Home to some of the oldest continuous civilizations on the planet, Iran has some of the richest historical and cultural sites on the planet. Some of its active settlements and cities date back to 7000 BCE and its current governmental configuration under the name of Persia since 550 BCE and had its official name changed in the 1930s. That makes some of its settlements thousands of years older than China’s first dynasty and even in its current configuration can easily be pegged as one of the oldest countries on the planet.
As happens with anything that exists for that long, Iran has seen its people, their worship and everything around them shift time and again. There are archaeological sites from the Middle Paleolithic era with Neandertal tools, rock art and various cultural artifacts dating to around 100,000 years ago. Other archaeological sites in the country give us glimpses into the Neolithic and Bronze Ages.
The most complete and well-preserved Ziggurat in the world is believed to be Chogha Zanbil, an ancient Elamite structure, and one of the few located outside of ancient Mesopotamia. It has long been known to be one of the most artifact-rich archaeological sites in the Middle East and has been a site of major archaeological study into life during the Bronze Age. In fact, most of the major developmental Ages on the planet have been documented in some site or another in the country of Iran.
It isn’t simply the technology and history that these sites exemplify. Despite the plundering and raising of the city of Persepolis by Alexander the Great, the ruins still stood as one of the first to stand as a testament to a respect for differing ethnicities and an understanding of cultural diversity, with evidence of numerous peoples easily identifiable within the ruins of a once extremely viable and vibrant city. It stood as proof that we could stand and work together toward the future.

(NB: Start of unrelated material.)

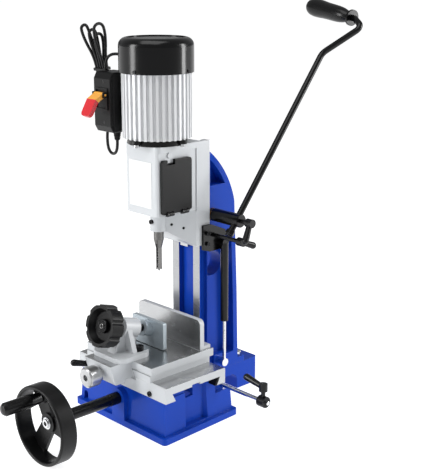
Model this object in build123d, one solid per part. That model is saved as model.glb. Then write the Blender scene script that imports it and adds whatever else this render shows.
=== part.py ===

It should therefore come as little to no shock that UNESCO has declared 22 sites within the country as world heritage sites, the loss of which would cause irreparable damage to humanity itself. These sites help to not only show us here we have come from but also where we might be going. As previously stated, these sites give us insight into not only the daily lives and struggles of ancient peoples but also into their hopes, dreams, aspirations, and identities. The destruction of such sites punishes ourselves as much as it does anyone else, maybe more so, seeing as to do so requires us to willingly give up part of our being in order to hurt another. We’ve already lost so much in the region due to severe and volatile unrest. Let’s not allow ourselves to act in haste and lose any more than we already have.